The best hair I ever had was platinum blonde. I loved it so much. I guess it was my failed scene-kid phase, when I wanted hair that was long and spiky and backcombed like a rat’s nest, a white canvas to set off my black liner and neon eyeshadow. The bleach process took over three hours for the hairdresser to do, and probably cost all my birthday money and a month or so’s worth of EMA, but it was worth it. I was born a bonnie wee blonde, but cursed with the family trait of having this fade. Having bright blonde hair makes you literally dazzle. Anita Loos was the first to say that ‘gentleman prefer blondes’, and it’s become an adage that blondes have more fun. I don’t know about all that, but you do feel like you’ve become some diamond in a sea of dull, radiating a new light. It fades though. The roots cut in like black leeches and the strands dry out like straw. You get bored. I let the blonde grow out and kept the tips as a kind of proto-ombre (I swear I got there before Alexa Chung et al), which remained as a kind of limp homage to my teen years pretty much until about a year ago, when I went the whole way with the brunette thing.

blonde tips!
blonde tips!
blonde tips again!
blonde tips again!
the blonde days...
on holiday in Italy…
looking blonde and melancholy
me all blonde and melancholy

And now I just wished I was ginger, or at least half ginger. That’s my plan now: gradually get more ginger. There’s something special about ginger hair; the way people try to hide it with lovely euphemisms – strawberry blonde – the way it’s linked to a fresh freckled face, or strange stereotypes (ginger people don’t have souls, I’ve been told). Its Celtic connotations. I want the amber and russet tones of Pre-Raphaelite tresses, that look gorgeous in autumn. It’s a sort of long term life plan, but probably achievable, although it’s one of the hardest colours to get right. You could end up with some cat-vomit orange, or a lustreless red, if you’re not precise with your dye. Yeah, I’ll do it gradually. It took me a while to get my hair as long and strong as it is now, so in spite of that saying ‘it’s hair: it’ll grow back’, I’m not risking my mane anytime soon.

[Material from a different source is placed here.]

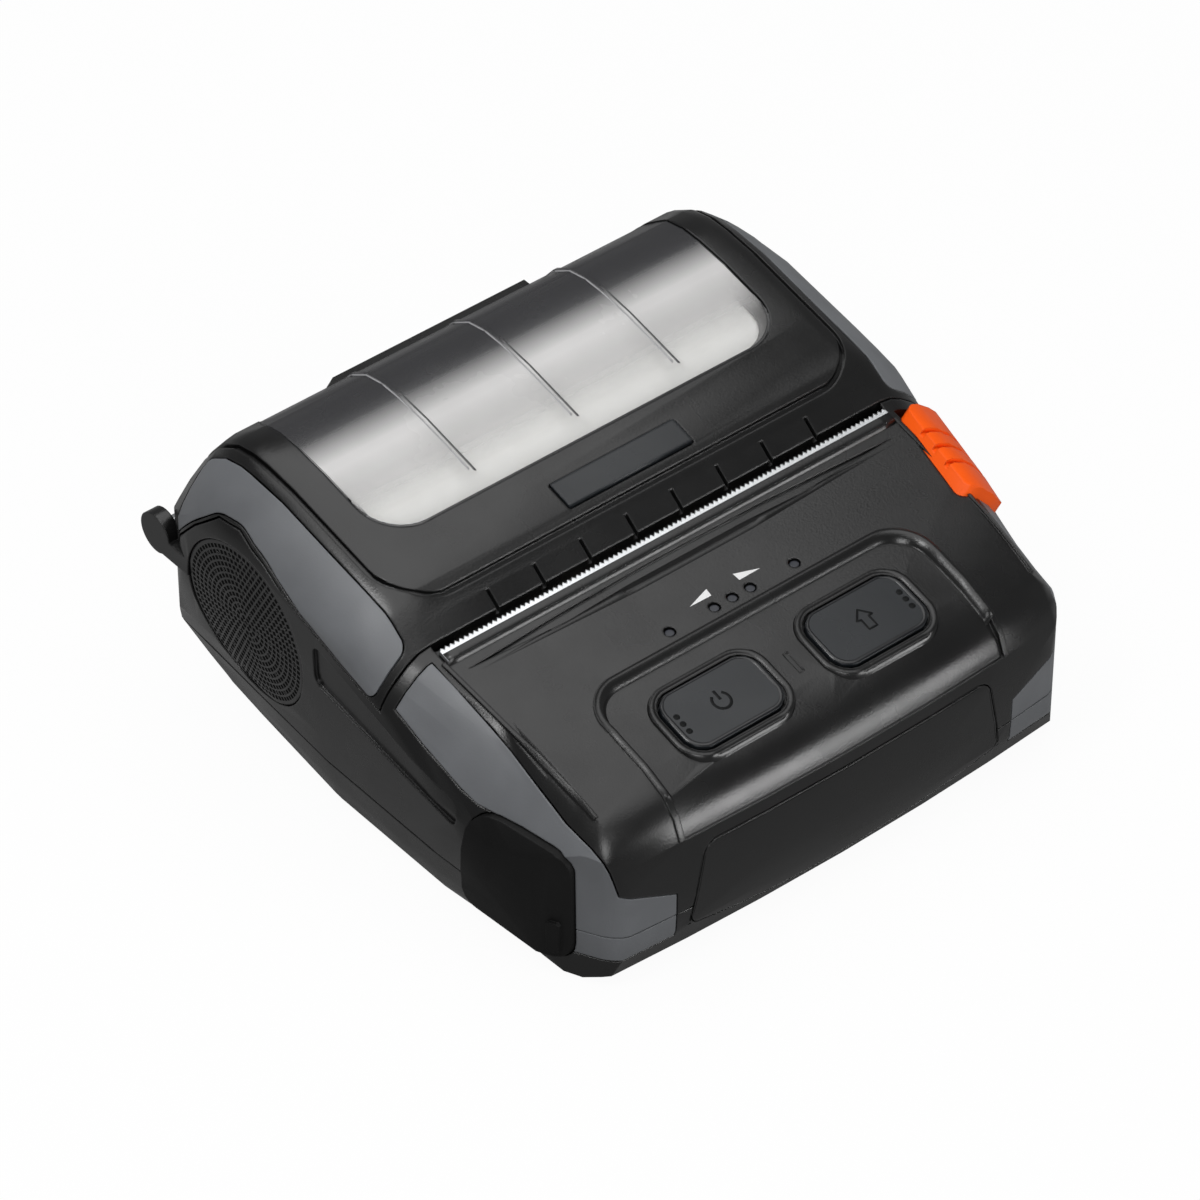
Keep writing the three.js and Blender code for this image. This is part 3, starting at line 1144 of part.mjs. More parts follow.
function controlBoard() {
  const top = KEYS.z + BOARD.thick
  const plate = block(-KEYS.half, KEYS.half, KEYS.front, KEYS.rear, KEYS.z, top)
  const keys = [-1, 1].map((side) => block(side * BUTTON.x - KEYS.key, side * BUTTON.x + KEYS.key,
    BUTTON.d - KEYS.key, BUTTON.d + KEYS.key, KEYS.z, top + KEYS.keyHigh))
  const leds = ledPlaces().map((x) => block(x - LED.r, x + LED.r, LED.d - LED.r, LED.d + LED.r,
    KEYS.z, topAt(LED.d) - LED.sunk - LED.length - FIT))
  return join(plate, ...keys, ...leds)
}

function usbSocket() {
  const [d0, d1] = [SOCKET.usbD - SOCKET.usbWide / 2, SOCKET.usbD + SOCKET.usbWide / 2]
  const z0 = BOARD.z + BOARD.thick + FIT
  const rear = SOCKET.length - BAY.mouth
  const shell = block(-BAY.mouth, rear, d0, d1, z0, z0 + SOCKET.usbHigh)
  const hollow = block(-BAY.mouth - OVER, rear - SOCKET.shell * 2, d0 + SOCKET.shell, d1 - SOCKET.shell,
    z0 + SOCKET.shell, z0 + SOCKET.usbHigh - SOCKET.shell)
  const tongue = block(-BAY.mouth + SOCKET.shell, rear, d0 + SOCKET.shell * 2, d1 - SOCKET.shell * 2,
    z0 + SOCKET.usbHigh / 2 - SOCKET.shell / 2, z0 + SOCKET.usbHigh / 2 + SOCKET.shell / 2)
  return join(cut(shell, hollow), tongue)
}

function dcSocket() {
  const z0 = BOARD.z + BOARD.thick + FIT
  const z = z0 + SOCKET.dcHigh / 2
  const rear = SOCKET.length - BAY.mouth
  const shell = block(-BAY.mouth, rear, SOCKET.dcD - SOCKET.dcWide / 2, SOCKET.dcD + SOCKET.dcWide / 2, z0,
    z0 + SOCKET.dcHigh)
  const hollow = bar(SOCKET.dcBore, -BAY.mouth - OVER, rear - SOCKET.shell * 2, SOCKET.dcD, z)
  const pin = bar(SOCKET.shell / 2, -BAY.mouth + SOCKET.shell, rear, SOCKET.dcD, z, ROUND_SIDES / 2)
  return join(cut(shell, hollow), pin)
}

// Fasteners and feet
function caseScrew([x, d]) {
  const shank = post(SCREW.shank, x, d, SCREW.sink, SCREW.sink + SCREW.length, ROUND_SIDES / 2)
  const head = post(SCREW.head, x, d, SCREW.sink, SCREW.sink + SCREW.headHigh - FIT, ROUND_SIDES / 2)
  const slots = [
    block(x - SCREW.slot, x + SCREW.slot, d - SCREW.slotWide / 2, d + SCREW.slotWide / 2, 0,
      SCREW.sink + SCREW.slotDeep),
    block(x - SCREW.slotWide / 2, x + SCREW.slotWide / 2, d - SCREW.slot, d + SCREW.slot, 0,
      SCREW.sink + SCREW.slotDeep),
  ]
  return cut(join(shank, head), ...slots)
}

function rubberFoot([x, d]) {
  return post(FOOT.r, x, d, 0, FLOOR + FOOT.seat - FIT)
}

function hingeRod() {
  const end = HINGE.capX + HINGE.capThick / 2 - FIT
  return bar(HINGE.rod, -end, end, HINGE.d, HINGE.z)
}

// Materials
function finish(color, roughness, metalness = 0) {
  return new THREE.MeshStandardMaterial({ color, roughness, metalness })
}

const BLACK = finish(0x1b1b1c, 0.55)
const INNER = finish(0x232425, 0.6)
const GREY = finish(0x66696d, 0.6)
const ORANGE = finish(0xff5a0c, 0.45)
const SLATE = finish(0x24282c, 0.4)
const RUBBER = finish(0x131313, 0.8)
const STEEL = finish(0xc4c6c8, 0.3, 1)
const PAPER = finish(0xe9e8e4, 0.9)
const CARD = finish(0x9b8a72, 0.9)
const BOARD_GREEN = finish(0x1f4a35, 0.5)
const CERAMIC = finish(0xb9b2a6, 0.4)
const LENS = finish(0xc9cdd0, 0.25)
const SMOKED = new THREE.MeshStandardMaterial({ color: 0x8b8d90, roughness: 0.25, transparent: true,
  opacity: 0.45 })

const printer = new THREE.Group()
const body = new THREE.Group()
body.position.y = -TOTAL_DEPTH / 2
printer.add(body)

function piece(name, solid, material) {
  const { vertProperties, triVerts, numProp } = solid.asOriginal().simplify(FINE).getMesh()
  const positions = new Float32Array(vertProperties.length / numProp * 3)
  for (let i = 0; i * numProp < vertProperties.length; i += 1) {
    positions.set(vertProperties.subarray(i * numProp, i * numProp + 3), i * 3)
  }
  const geometry = new THREE.BufferGeometry()
  geometry.setAttribute('position', new THREE.BufferAttribute(positions, 3))
  geometry.setIndex(new THREE.BufferAttribute(triVerts, 1))
  geometry.computeVertexNormals()
  const mesh = new THREE.Mesh(geometry, material)
  mesh.name = name
  body.add(mesh)
}

function pair(name, solid, material) {
  piece(`${name}_right`, solid, material)
  piece(`${name}_left`, mirrored(solid), material)
}

piece('bottom_case', bottomCase(), BLACK)
piece('main_case', mainCase(), BLACK)
piece('chassis', chassis(), INNER)
piece('front_panel', frontPanel(), BLACK)
piece('corner_strip_right', largest(cut(cornerStrip(), releaseRegion(FIT))), GREY)
piece('corner_strip_left', clearOfPort(mirrored(cornerStrip())), GREY)
piece('lower_corner_right', lowerCorner(), GREY)
piece('lower_corner_left', clearOfPort(mirrored(lowerCorner())), GREY)
pair('grille', grille(), BLACK)
piece('hinge_rod', hingeRod(), STEEL)

piece('cover_shell', coverShell(), BLACK)
piece('window', windowPane(), SMOKED)
pair('cover_strip', coverStrip(), GREY)
piece('badge_plate', badgePlate(), SLATE)
pair('platen_bushing', platenBush(), INNER)
piece('platen_shaft', platenShaft(), STEEL)
piece('platen_roller', platenRoller(), RUBBER)
piece('platen_gear', platenGear(), INNER)

piece('idler_gear', idlerGear(), PAPER)
piece('motor_pinion', motorPinion(), STEEL)
piece('step_motor', stepMotor(), STEEL)
piece('tear_bar', tearBar(), STEEL)
piece('print_head', printHead(), CERAMIC)
piece('heat_sink', heatSink(), STEEL)
piece('head_spring_right', headSpring(HEAD.springX), STEEL)
piece('head_spring_left', headSpring(-HEAD.springX), STEEL)
piece('latch_bar', latchBar(), STEEL)
piece('release_button', releaseButton(), ORANGE)

piece('power_button', deckButton(-1), SLATE)
piece('feed_button', deckButton(1), SLATE)
ledPlaces().forEach((x, i) => piece(`status_led_${i + 1}`, ledLens(x), LENS))
piece('control_board', controlBoard(), BOARD_GREEN)
piece('main_board', mainBoard(), BOARD_GREEN)
piece('usb_socket', usbSocket(), STEEL)
piece('dc_socket', dcSocket(), RUBBER)
piece('port_cover', portCover(), RUBBER)
piece('battery_pack', batteryPack(), INNER)
piece('battery_latch', batteryCatch(), INNER)

piece('paper_roll', paperRing(ROLL.r, ROLL.core), PAPER)
piece('paper_core', paperRing(ROLL.core - FIT, ROLL.bore), CARD)
screwPlaces().forEach((place, i) => piece(`case_screw_${i + 1}`, caseScrew(place), STEEL))
footPlaces().forEach((place, i) => piece(`foot_${i + 1}`, rubberFoot(place), RUBBER))

export default printer
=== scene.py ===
"""Looks for the portable receipt printer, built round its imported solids.

Objects are in metres. The lengths named below are millimetres unless a comment says metres,
and MM turns them into metres. X is the width, a depth d is measured back from the foremost
point, and Z is up.
"""

import json
import math

import bpy
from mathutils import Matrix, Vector
from mathutils.bvhtree import BVHTree


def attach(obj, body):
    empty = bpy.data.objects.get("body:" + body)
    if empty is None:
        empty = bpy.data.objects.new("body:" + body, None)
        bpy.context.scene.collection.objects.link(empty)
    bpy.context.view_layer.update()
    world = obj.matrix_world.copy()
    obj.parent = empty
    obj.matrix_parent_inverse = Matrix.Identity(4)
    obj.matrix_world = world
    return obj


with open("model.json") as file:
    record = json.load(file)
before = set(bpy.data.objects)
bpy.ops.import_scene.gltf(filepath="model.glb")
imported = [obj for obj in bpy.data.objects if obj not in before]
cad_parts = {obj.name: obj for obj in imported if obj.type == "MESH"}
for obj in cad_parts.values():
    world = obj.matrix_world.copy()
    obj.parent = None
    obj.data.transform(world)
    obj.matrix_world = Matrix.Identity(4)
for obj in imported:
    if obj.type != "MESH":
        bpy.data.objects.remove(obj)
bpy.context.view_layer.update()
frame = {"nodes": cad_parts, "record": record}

MM = 0.001
FRONT_Y = -67.5  # the foremost point, from which depths are measured

# ---------------------------------------------------------------- view and light

CAMERA_AT = (-611.3 * MM, -732.7 * MM, 867.8 * MM)
CAMERA_TARGET = (1.29 * MM, 10.57 * MM, 16.10 * MM)
CAMERA_LENS = 192.8
CAMERA_SENSOR = 36.0
CAMERA_NEAR = 0.01  # metres, as the far end
CAMERA_FAR = 20

WHITE = (1, 1, 1, 1)
WORLD_LIGHT = (0.62, 0.63, 0.65, 1)
WORLD_STRENGTH = 0.12
GLOSS_SHARE_WHITE = 0.15
FLOOR_HALF = 4.0  # metres
FLOOR_COLOUR = (0.2, 0.2, 0.2, 1)
FLOOR_GLOW = 1.19
FLOOR_SHARE_WHITE = 0.8

LAMP_TARGET = (0, 0, 0.03)  # metres, as the lamps
# name, place, width, power, and the height of a lamp that isn't square
LAMPS = (
    ("top", (0.02, 0.1, 1.0), 1.08, 8.4, 1.4),
    ("low", (0.62, -1.42, 0.24), 0.7, 8, 0.4),
    ("key", (-0.6, 0.0, 0.9), 0.3, 3, None),
    ("front", (-0.6, -0.8, 0.6), 0.4, 3, None),
)


def put(obj, at, target):
    """Adds a lamp or the camera at its place, looking at target."""
    obj.location = at
    bpy.context.scene.collection.objects.link(obj)
    way = Vector(target) - obj.location
    obj.rotation_euler = way.to_track_quat("-Z", "Y").to_euler()


def add_camera():
    data = bpy.data.cameras.new("camera")
    data.sensor_width = CAMERA_SENSOR
    data.lens = CAMERA_LENS
    data.clip_start = CAMERA_NEAR
    data.clip_end = CAMERA_FAR
    camera = bpy.data.objects.new("camera", data)
    put(camera, CAMERA_AT, CAMERA_TARGET)
    bpy.context.scene.camera = camera


def add_lamp(name, at, width, power, height):
    data = bpy.data.lights.new(name, "AREA")
    data.energy = power
    data.size = width
    if height:
        data.shape = "RECTANGLE"
        data.size_y = height
    put(bpy.data.objects.new(name, data), at, LAMP_TARGET)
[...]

Lily Cole in all her gorgeousness for Vogue Italia (source: pinterest)
Lily Cole in all her gorgeousness for Vogue Italia (source: pinterest)
The best hair colour and freckles ever. source: pinterest
The best hair colour and freckles ever. source: pinterest

Sure, I love the idea of hair makeovers. Get several inches lopped off and highlights put in and maybe an undercut. It looks cool on loads of people. But I’m definitely one of those strange souls who finds their hair a total comfort blanket, a scarf in the winter, something to chew on idly when I’m staring at a computer screen. I like being able to hide my face in awkward situations, or conceal the fact that I’ve made no effort with my makeup. It becomes a kind of signature, and people remember you by your hair. It would be hard to lose that, like shedding a self.

However, I’m not denying that long hair, rich with sensuous mythology though it is, isn’t a proper pain in the arse. The brushing, painful detangling, the half-hour plus hair-washing, the problem of it getting stuck in the door when you’re trying to clean the microwave. How to wear it for work; nobody wants a spaghetti strand of hair in their £18 steak. You do come up with a good routine though and it becomes manageable. I promise, it’s worth it.

Desire, jealousy, strength – all things long hair represents in myth. Sure, everyone has bad hair days, but maybe a bad hair day with long hair is more a ‘I just came out of the ocean’ look rather than ‘I just woke up’. Long live the mermaids.

meee 2014
meee 2014

Long hair-care tips:

  • Wash as little as possible. I wash about once a week with a teaspoon of shampoo and a heap of conditioner.
  • Good diet! Eat all your greens: kale, spinach, celery, avocado and broccoli are best.
  • Coconut oil: heat some up and slather your hair in it and leave overnight for a nourishing hot oil treatment.
  • Buy a tangle-teezer and make your life 50 x easier.
  • Try to sleep with it in a braid.
  • Wash it in the coldest water you can stand, and only start to blow dry it when it’s about 80% dry, so it’s getting less heat damage.
  • Soft scrunchies are better than harsh bands!
  • Give yourself or get someone else to give you regular almond oil scalp massages. A splash of peppermint oil mixed in also stimulates growth.
  • Regular trims will not make it grow longer (myth myth myth!) but obviously keep your ends in good shape.
  • Try using colour-depositing shampoos and conditioners as a less damaging colour upkeep as opposed to layering up permanent dye. Henna can also be good, although it doesn’t ever wash out, so be careful and do a strand test.